1911年竣工の現・本願寺伝導院(旧真宗信徒生命保険株式会社本館)を設計した伊東忠太は、その2年前の1909年に『建築雑誌』にて「建築進化論」を発表しています。本願寺伝導院はこの論文に基づく氏の初期の代表作であると「HP:文化遺産オンライン」にて紹介されています。「建築進化論」は材料と意匠(様式)から建築の歩みを論述したもので、当時の日本は段階的に言えば原始時代の次の「木材時代(第二期)」だと評されており、今後(明治以降)は3木石混合・4石材・5鉄材の時代に入っていくと述べてられています。

これは”公の施設のみ”に言えることなのかもしれませんが、私なりの見方としては明治期はまた一層"日本が重くなった時期"と言うことができると思います。

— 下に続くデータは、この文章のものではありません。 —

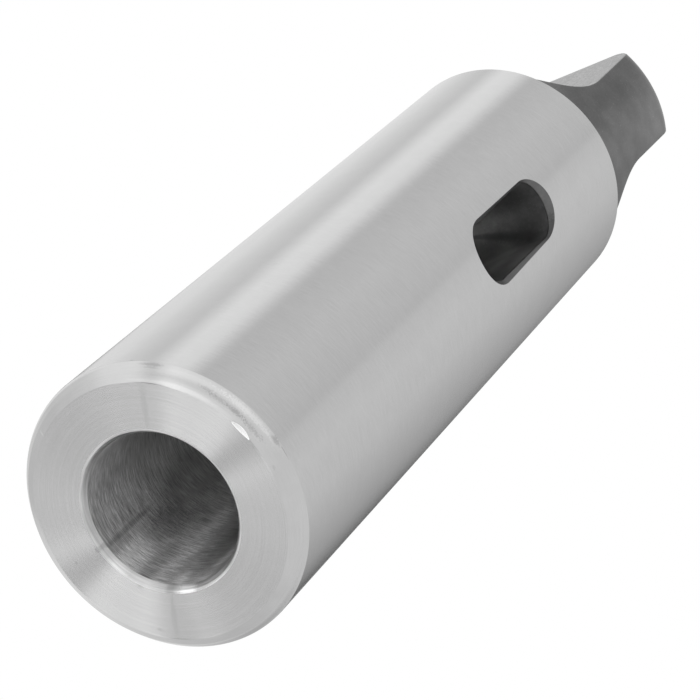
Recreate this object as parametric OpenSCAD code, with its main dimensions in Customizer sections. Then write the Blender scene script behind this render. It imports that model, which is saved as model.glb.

建物につけ、橋につけ、鉄道につけ、船につけ、どれもが石や鉄により大重量化しました。


例えば重さ=鉄と捉えた場合、日本の重量化のタイミングというのは過去にも何度かありました。古代出雲族の製鉄技術、室町時代の鉄砲伝来、そして明治以降の近代期。これらの出来事によりその都度、局地的にではありますが文明の発展速度が急速に早められました。

伊東忠太の生きた近代黎明期は、局地的な技術躍進と市井の生活水準の差が最も大きかった時期でしょう。そんな中で"日本の近代化"の形(様式)を模索した彼らの世代の苦労はどれ程のものだったでしょうか。当時なりの「和魂洋才」を体現した様式が例えば、上野の東京国立博物館のような帝冠様式だったのだろうと思いますし、その後も歴代の日本建築家がこの問題に取り組んで来られたように思います。


京都の歴史ある木造の市街地に建つ石造の重厚な本願寺伝導院を見ていると、次にくる日本の重量化のタイミングはどのような形で何によるものなのかと考えてしまいます。